Личность автора книги всегда интересует и читателя, и исследователя, поскольку эта личность накладывает свой субъективный отпечаток на произведение, а обстоятельства жизни автора могут немало добавить к тому, что им уже сказано. К сожалению, сведения о Лао-цзы и его жизни скудны, недостоверны, противоречивы, а порой - просто фантастичны.
Мы располагаем тремя древними жизнеописаниями Лао-цзы, и все они, особенно первые два, достаточно немногословны. Самое раннее принадлежит кисти отца китайской историографии, Сыма Цяня (145-86 гг. до н. э.) и включено в его "Исторические записки" ("Ши цзи").
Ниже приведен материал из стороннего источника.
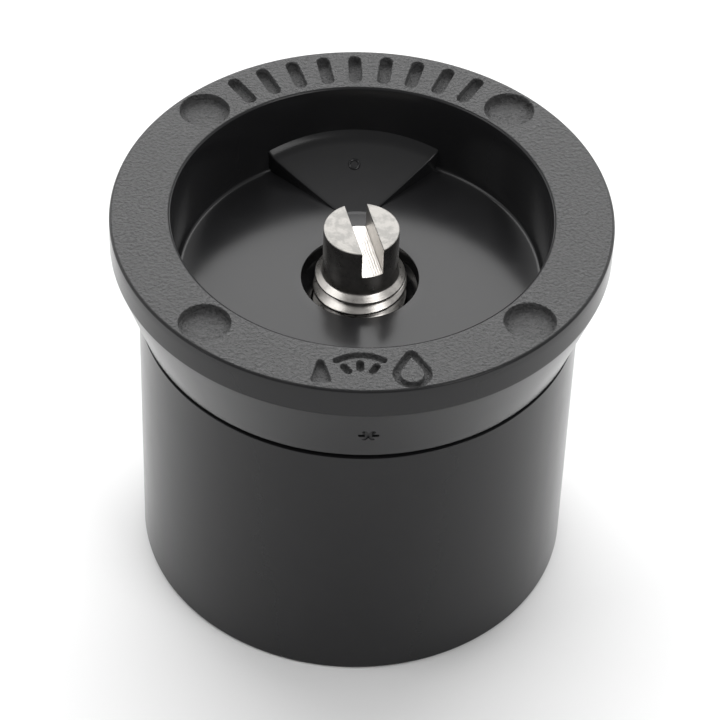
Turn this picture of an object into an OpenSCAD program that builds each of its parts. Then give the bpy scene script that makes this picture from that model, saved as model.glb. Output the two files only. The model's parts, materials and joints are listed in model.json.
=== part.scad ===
// Quarter-circle spray nozzle of a pop-up sprinkler head.
// Origin at the centre of the base rim. +Z runs up the nozzle's axis, and
// +Y points to the middle of the watered quarter circle.

/* [Flange] */
// Height of the whole nozzle
nozzle_h = 19.05; // [18:0.05:21]
// Radius of the flange
flange_r = 11; // [10.9:0.05:12]
// Height of the flange's upright rim
rim_h = 1.45; // [1:0.05:1.8]
// Width of the bevel along the rim's edges
edge_bevel = 0.12; // [0.05:0.01:0.2]

/* [Bowl] */
// Radius of the bowl at its mouth
mouth_r = 8.33; // [8:0.01:8.4]
// Depth of the bowl
bowl_depth = 3.85; // [3.5:0.05:4]
// How much narrower the bowl is at its floor
bowl_draft = 0.22; // [0:0.01:0.4]
// Radius of the rounding where the wall meets the floor
floor_round = 0.35; // [0.1:0.05:0.5]
// Radius of the clear hole around the screw
screw_well_r = 2.6; // [2.4:0.05:3]
// Depth of the clear hole
screw_well_depth = 1; // [0.5:0.1:1.2]

/* [Spray sector] */
// Angle of the watered sector
sector_angle = 90; // [60:5:110]
// Distance of the sector's point from the axis
sector_point_y = 3.5; // [3.2:0.05:4]
// Distance from the axis where the ramp leaves the floor
ramp_start_y = 4.25; // [4:0.05:4.8]
// Rise of the ramp, which is the angle at which the water leaves
ramp_angle = 19; // [12:1:22]
// Thickness of the ramp's roof, measured upright
roof_t = 0.95; // [0.8:0.05:1.1]
// Height of the water channel under the roof
channel_h = 0.8; // [0.5:0.05:0.9]
// Thickness of the sector's side walls
sector_wall = 0.6; // [0.4:0.05:0.9]

/* [Marks] */
// Number of grooves that mark the watered side
groove_count = 9; // [3:2:9]
// Angle from one groove to the next
groove_pitch = 8.05; // [6:0.05:8.2]
// Width of a groove
groove_w = 0.58; // [0.4:0.02:0.7]
// Depth of a groove
groove_depth = 0.4; // [0.3:0.05:0.8]
// Radius of the four round pits
pit_r = 1.12; // [0.8:0.02:1.15]
// Depth of the pits
pit_depth = 0.36; // [0.2:0.02:0.6]
// Distance of the pits from the axis
pit_ring_r = 9.68; // [9.65:0.01:9.75]
// Depth of the engraved signs
sign_depth = 0.3; // [0.15:0.05:0.4]
// Width of the engraved lines
sign_line = 0.32; // [0.2:0.02:0.4]

/* [Skirt] */
// Radius of the skirt
skirt_r = 9.8; // [9.7:0.05:9.9]
// Height of the skirt
skirt_h = 13.8; // [13.6:0.05:14]
// Height of the fine groove between the skirt and the cap
seam_h = 0.22; // [0.1:0.02:0.3]
// Depth of that groove
seam_depth = 0.4; // [0.2:0.05:0.6]

/* [Riser thread] */
// Radius to the crests of the inside thread
riser_crest_r = 7.47; // [7.4:0.01:7.5]
// Radius to its roots
riser_root_r = 7.94; // [7.85:0.01:8]
// Distance from one turn to the next
riser_pitch = 0.907; // [0.9:0.001:0.95]
// Height up to which the riser screws in
riser_depth = 6.6; // [6.4:0.1:6.8]
// Radius of the recess that the filter screen clips into
filter_seat_r = 6.3; // [6:0.1:6.8]
// Depth of that recess
filter_seat_depth = 1; // [0.8:0.1:1.1]

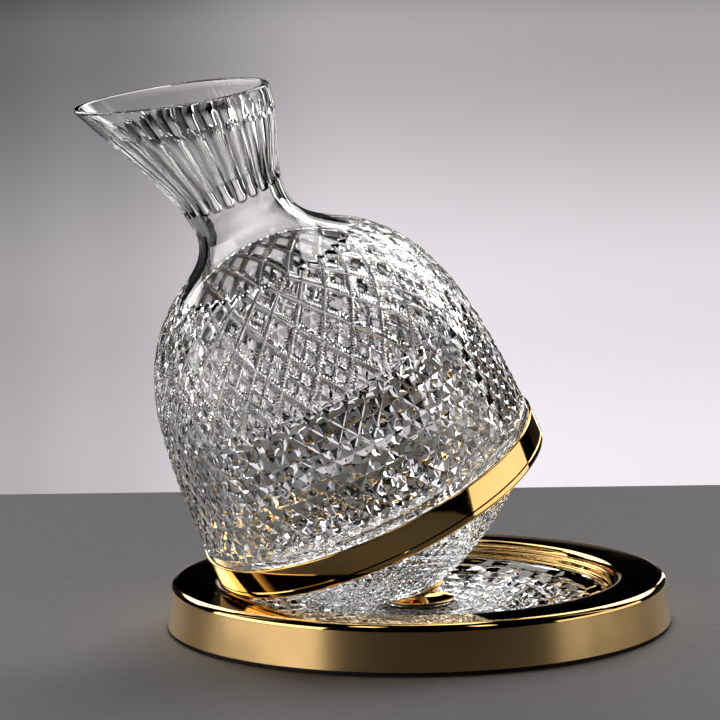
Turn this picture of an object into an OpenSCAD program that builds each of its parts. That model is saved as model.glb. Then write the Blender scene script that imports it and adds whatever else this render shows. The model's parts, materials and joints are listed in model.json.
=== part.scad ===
// Cut-crystal tumbling decanter on a round rolling tray.
// The tip of the decanter turns on a small pivot at the tray's centre, and its
// gold band rests on the tray's inner roll, so that it leans, rolls round and spins.

/* [Tray] */
// Height of the tray's flat top above the table
tray_h = 20; // [19:0.5:22]
// Width of the tray's raised rim, from the inner roll to the foot of the outer wall
rim_w = 19.5; // [17:0.5:26]
// How much further in the outer wall is at its top than at its foot
wall_draft = 1.6; // [0:0.1:3]
// Radius of the rounded outer edge of the top
edge_round = 3; // [2.2:0.1:5]
// Radius of the roll that the decanter's band rests on
roll_round = 3; // [2.2:0.1:3.4]
// Angle above the horizontal at which the band touches the roll
touch_angle = 62.3; // [45:0.1:80]
// Thickness of the tray's sheet metal
sheet_t = 1.4; // [1:0.1:1.8]
// Depth of the upper step in the well, below the flat top
step1_depth = 3.8; // [3.6:0.1:4.6]
// Depth of the lower step in the well, below the flat top
step2_depth = 6; // [5.6:0.1:6.5]
// Width of each step in the well
step_w = 2.3; // [1.8:0.1:2.8]
// Width of the ledge that the dish lies on
ledge_w = 7; // [5:0.5:10]
// Thickness of the soft pad under the tray
pad_t = 1.6; // [1.2:0.1:2]
// Thickness of the steel base plate
plate_t = 1.4; // [1.2:0.1:1.6]
// Height of the ballast ring in the rim
ballast_h = 7; // [4:0.5:7.5]

/* [Glass dish] */
// Gap between the dish and the wall of the well
dish_gap = 0.4; // [0.2:0.1:0.8]
// Depth of the dish's rim below the flat top
dish_rim_depth = 6.5; // [6:0.1:7]
// Thickness of the dish
dish_t = 3.7; // [3.4:0.1:4]
// Thickness of the soft rings under the dish
gasket_t = 0.5; // [0.3:0.1:0.7]

/* [Pivot] */
// Height of the pivot ball's centre above the saucer's floor
post_h = 7; // [6.7:0.1:8]
// Radius of the pivot ball
ball_r = 3; // [2.7:0.1:3.2]
// Radius of the conical post at its foot
post_foot_r = 4.35; // [4:0.05:4.8]
// Radius of the conical post at its top
post_top_r = 1.5; // [1.2:0.1:1.7]
// Radius of the post's spindle
spindle_r = 3; // [2.7:0.1:3.2]
// Radius of the saucer round the post
saucer_r = 15; // [14:0.1:16]
// Rise of the saucer's rim above its floor
saucer_rise = 2.4; // [2.2:0.1:2.8]
// Depth of the saucer's floor below the middle of the glass dish
saucer_sink = 0.2; // [0:0.1:0.4]
// Thickness of the saucer's sheet
saucer_t = 0.8; // [0.6:0.1:1]
// Outer radius of the ball bearing
bearing_r = 6.5; // [6:0.1:7]
// Height of the ball bearing
bearing_h = 3.5; // [3:0.1:3.7]
// Number of balls in the bearing
bearing_ball_count = 7; // [6:1:8]

/* [Band] */
// Radius of the gold band's outer face
band_r = 73.8; // [66:0.1:80]
// Distance of the band's lower edge from the pivot, along the decanter's axis
band_s = 40.3; // [37:0.1:44]
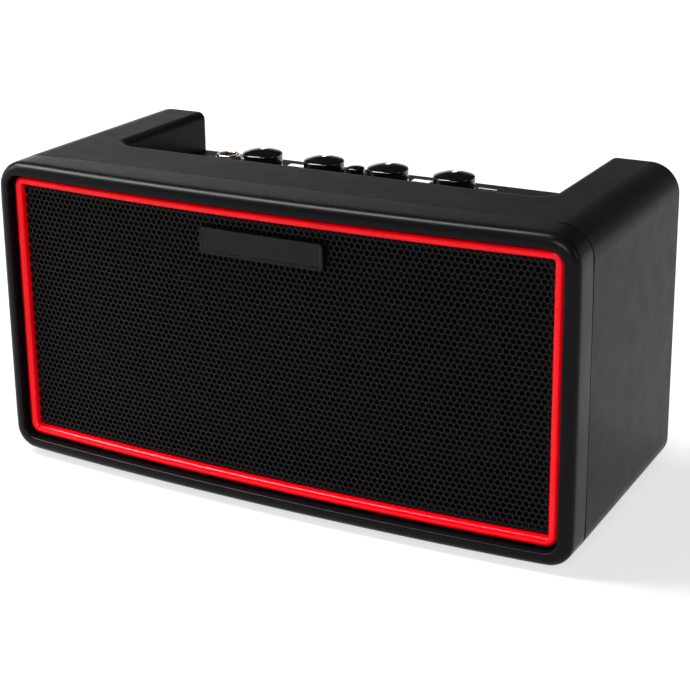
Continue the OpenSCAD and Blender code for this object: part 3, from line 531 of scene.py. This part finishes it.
for knob_name in knob_names:
    low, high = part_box("knob_" + knob_name)
    shaft_low, shaft_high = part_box("shaft_" + knob_name)
    centre = middle_of(low, high)
    radius = (high.x - low.x) / 2
    dome_radius = radius - rim_round
    dome = dome_outline(dome_radius, high.z, dome_height)
    shaft_radius = (shaft_high.x - shaft_low.x) / 2 + 0.02 * mm
    shaft_end = shaft_high.z + 0.05 * mm
    hollow_top = low.z + hollow_depth
    side = rounded([dome[-1], (radius, dome[-1][1] - rim_drop), (radius, low.z), (hollow_radius, low.z),
                    (hollow_radius, hollow_top), (shaft_radius, hollow_top), (shaft_radius, shaft_end),
                    (0, shaft_end)], 0.3 * mm, 3)
    bm = bmesh.new()
    lathe(bm, [Vector(p) for p in dome[:-1]] + side, centre, steps=96)
    knob = turned_piece(bm, "control_knob_" + knob_name)
    fit_piece(knob, "knob_" + knob_name, "knob_plastic", knob_plastic, "knob_" + knob_name)

    bm = bmesh.new()
    bmesh.ops.create_grid(bm, x_segments=3, y_segments=10, size=0.5)
    bmesh.ops.scale(bm, verts=bm.verts, vec=(pointer_width, pointer_end - pointer_start, 1))
    bmesh.ops.translate(bm, verts=bm.verts, vec=(0, (pointer_end + pointer_start) / 2, 0))
    ball = (dome_radius ** 2 + dome_height ** 2) / (2 * dome_height)
    for vert in bm.verts:
        reach = math.hypot(vert.co.x, vert.co.y)
        vert.co.z = high.z - ball + math.sqrt(ball ** 2 - reach ** 2) + pointer_lift
        vert.co.x += centre.x
        vert.co.y += centre.y
    bmesh.ops.solidify(bm, geom=bm.faces[:], thickness=pointer_thickness)
    bmesh.ops.recalc_face_normals(bm, faces=bm.faces)
    pointer = finished_piece(bm, "knob_pointer_" + knob_name)
    fit_piece(pointer, "knob_" + knob_name, "knob_plastic", pointer_ink)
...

Здесь жизнеописание Лао-цзы объединено с биографиями его последователей (или тех, кого историк таковыми считал).
Следующее жизнеописание Лао-цзы появилось только через пятьсот лет, в ряду "Жизнеописаний мужей возвышенных" ("Гао ши чжуань"), принадлежащих кисти историка Хуанфу Ми (215-282 гг.). Однако наиболее исчерпывающим является все же жизнеописание патриарха даосизма, созданное младшим современником Хуанфу Ми, известным даосским философом и "практиком" даосизма Гэ Хуном (250-330 гг.).
Включенное в его "Жизнеописания святых и бессмертных" ("Шэньсянь чжуань"), оно известно ныне по компилятивному собранию старых текстов "Обширные записи годов Великого благоденствия" ("Тайпин гуанц-зи"), отпечатанному по императорскому повелению в 981 г. Жизнеописание Гэ Хуна ценно тем, что в нем во всей полноте отразилась собственно даосская традиция, в значительной степени игнорируемая предшественниками, и даны сведения из ряда не сохранившихся ныне даосских книг. Здесь отмечены точки зрения разных даосских школ, приводится немало легенд и преданий, описывается внешность Лао-цзы.
Русский перевод второй части жизнеописаний Гэ Хуна опубликован автором этих строк в 1980 г. ("Пурпурная яшма", стр. 87-92).
Надо сказать, что уже первую биографию Лао-цзы, составленную Сыма Цянем, отделяло от жизни ее героя без малого триста лет: историку время Лао-цзы виделось приблизительно с такого же расстояния, как нашему современнику время царствования Петра. Учитывая то обстоятельство, что придворная должность мыслителя (если он ее действительно имел) была весьма незначительна, отыскать достоверные сведения о его жизни оказалось уже тогда нелегко. Сыма Цянь, со свойственной ему добросовестностью, отмечает сомнительность некоторых фактов, дает альтернативные точки зрения. ("Некоторые говорят: "Дань и есть Лао-цзы", другие же говорят: "Нет!" В наше время уже никто не знает, так это или не так".) Утверждать что-либо определенное трудно еще и потому, что "Лао-цзы был благородным мужем, скрывшимся (от мира)", он сознательно старался вершить свой жизненный путь, "не оставляя следов," и, как утверждает даосская традиция, неоднократно менял имена.
О том, насколько отрицательно относились вообще даосы к любому выходу из безвестности, говорит нам притча о двух отшельниках, которую мы находим в древней книге "Чжуан-цзы" и у того же Хуанфу Ми. Как-то раз отшельник Чао-фу, живший в легендарные времена совершенно-мудрого государя Яо (предположительно: XXIII - XXII вв. до н.э.) и довольствовавшийся вместо жилища чем-то вроде гнезда или насеста в кроне большого дерева, привел к ручью на водопой своего теленка. У ручья он застал другого отшельника, Сюй Ю, яростно отмывавшего свои уши. Чао-фу поинтересовался, в чем дело, и друг поведал ему, что государь Яо, прослышав о его добродетелях, пригласил его ко двору, желая вручить всю полноту власти. Ему же, Сюй Ю, ненавистны даже речи о мирской власти, и потому он хочет отзвук их выполоскать из своих ушей. "Если бы ты жил среди высоких скал и глубоких ущелий вдали от людских путей, - отвечал на это Чао-фу, - кто бы о тебе узнал? Но ты легкомысленно порхал с места на место, желая, чтобы о тебе услышали, и домогался известности. Мой теленок и то побрезгует теперь здесь пить!" И увел теленка вверх по течению.